Records from a dataset
+-------+

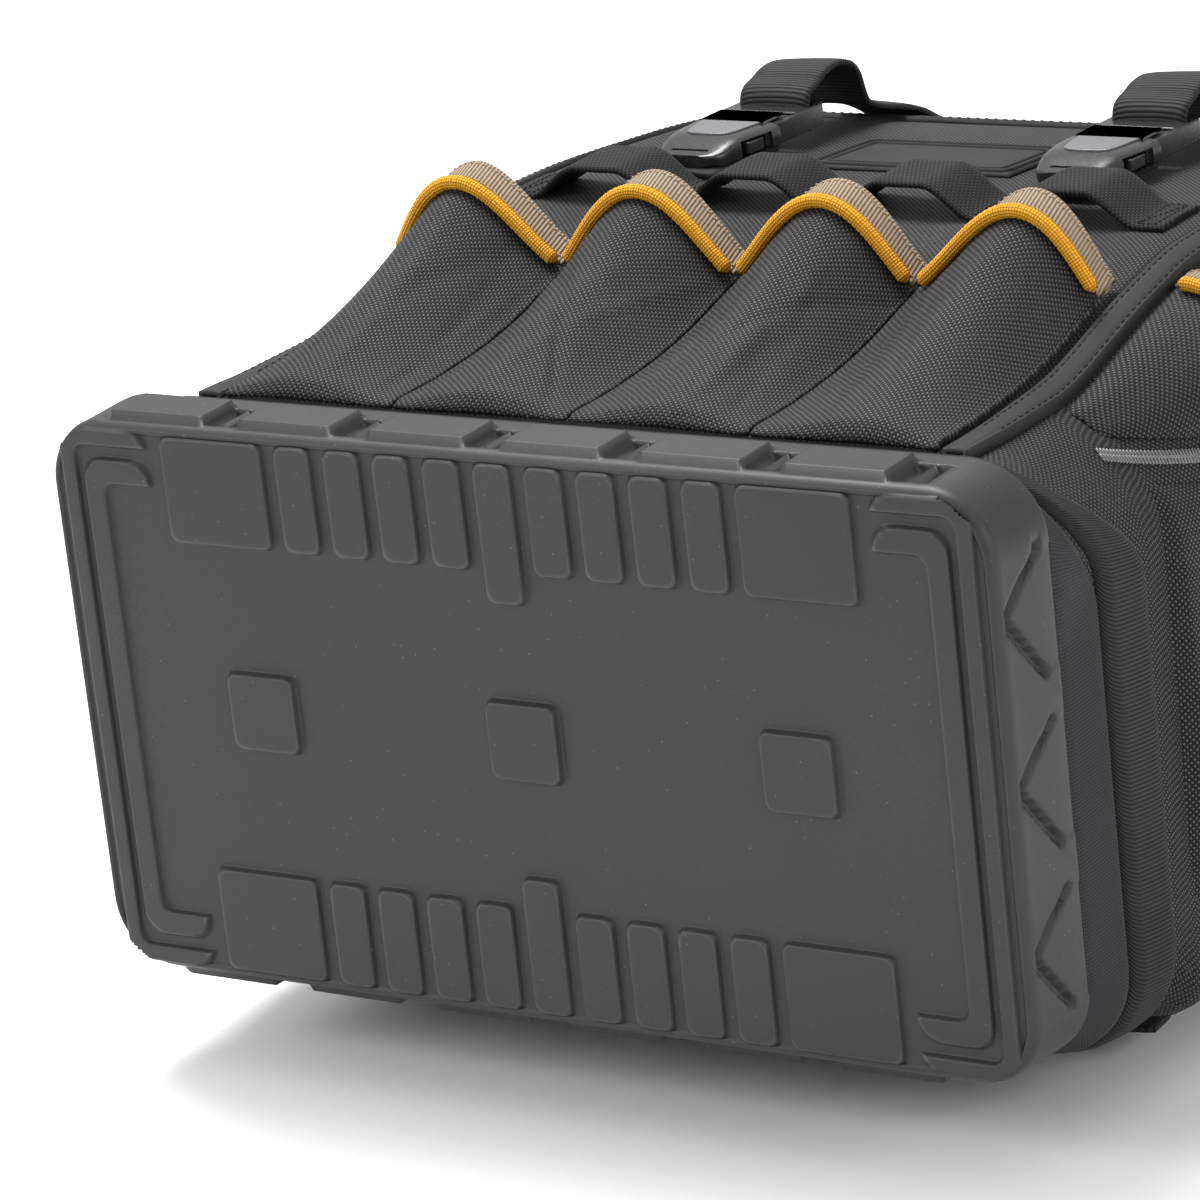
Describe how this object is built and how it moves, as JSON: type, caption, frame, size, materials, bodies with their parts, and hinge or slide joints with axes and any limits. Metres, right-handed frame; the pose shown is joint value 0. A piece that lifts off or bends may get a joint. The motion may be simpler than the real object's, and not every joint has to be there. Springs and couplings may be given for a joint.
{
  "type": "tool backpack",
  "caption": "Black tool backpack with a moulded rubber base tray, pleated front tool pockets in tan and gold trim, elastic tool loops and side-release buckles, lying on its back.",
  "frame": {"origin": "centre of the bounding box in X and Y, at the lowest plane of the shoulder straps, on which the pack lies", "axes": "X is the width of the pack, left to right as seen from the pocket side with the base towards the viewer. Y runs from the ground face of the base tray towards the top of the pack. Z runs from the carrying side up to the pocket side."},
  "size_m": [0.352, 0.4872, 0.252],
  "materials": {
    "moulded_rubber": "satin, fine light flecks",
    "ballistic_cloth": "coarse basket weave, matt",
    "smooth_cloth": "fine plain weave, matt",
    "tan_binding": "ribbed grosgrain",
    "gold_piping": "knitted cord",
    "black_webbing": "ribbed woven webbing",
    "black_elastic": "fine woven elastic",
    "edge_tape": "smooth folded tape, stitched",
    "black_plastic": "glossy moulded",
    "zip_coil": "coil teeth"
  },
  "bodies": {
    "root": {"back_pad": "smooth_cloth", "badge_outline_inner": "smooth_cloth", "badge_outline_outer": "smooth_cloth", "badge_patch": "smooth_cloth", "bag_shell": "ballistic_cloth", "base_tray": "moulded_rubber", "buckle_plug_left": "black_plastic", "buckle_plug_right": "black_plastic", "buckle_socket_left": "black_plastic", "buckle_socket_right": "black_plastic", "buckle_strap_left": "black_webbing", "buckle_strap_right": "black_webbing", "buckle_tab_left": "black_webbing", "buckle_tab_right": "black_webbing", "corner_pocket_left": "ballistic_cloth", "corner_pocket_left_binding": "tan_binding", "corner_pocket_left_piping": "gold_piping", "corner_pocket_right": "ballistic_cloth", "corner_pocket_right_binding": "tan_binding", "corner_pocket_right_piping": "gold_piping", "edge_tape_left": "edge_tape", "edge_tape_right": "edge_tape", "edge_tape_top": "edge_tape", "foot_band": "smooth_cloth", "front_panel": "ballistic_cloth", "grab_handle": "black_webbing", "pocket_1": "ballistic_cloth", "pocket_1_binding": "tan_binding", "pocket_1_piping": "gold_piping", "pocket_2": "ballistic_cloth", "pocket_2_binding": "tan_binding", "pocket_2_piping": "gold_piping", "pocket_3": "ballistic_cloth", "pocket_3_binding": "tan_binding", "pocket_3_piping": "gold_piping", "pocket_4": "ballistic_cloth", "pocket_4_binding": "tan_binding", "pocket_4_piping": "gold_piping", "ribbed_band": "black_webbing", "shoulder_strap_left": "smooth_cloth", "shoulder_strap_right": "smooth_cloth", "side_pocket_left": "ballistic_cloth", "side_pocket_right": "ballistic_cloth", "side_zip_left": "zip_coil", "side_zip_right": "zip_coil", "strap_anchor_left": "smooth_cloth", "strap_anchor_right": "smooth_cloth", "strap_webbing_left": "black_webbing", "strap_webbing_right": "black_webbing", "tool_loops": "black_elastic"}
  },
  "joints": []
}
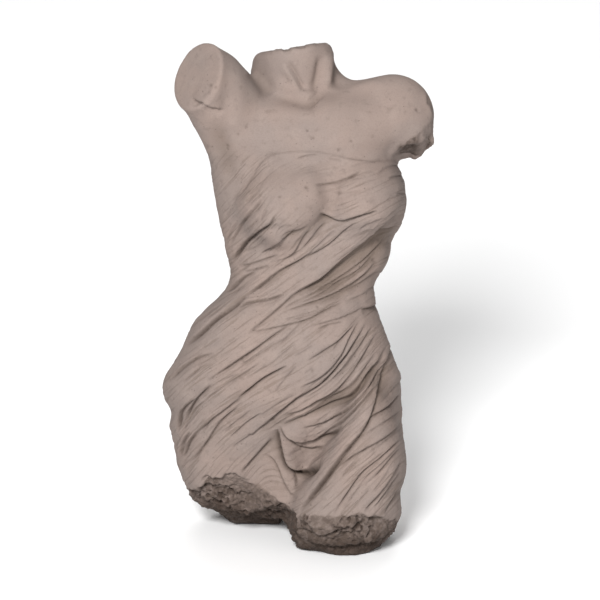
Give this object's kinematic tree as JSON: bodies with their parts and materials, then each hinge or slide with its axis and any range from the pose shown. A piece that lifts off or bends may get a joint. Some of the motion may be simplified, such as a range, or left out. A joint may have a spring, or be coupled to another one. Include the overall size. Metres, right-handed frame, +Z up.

+-------+

* Work instructions:
Your answer should be only a number: how many lines of the data above contain the string "object"?

* The reply:
2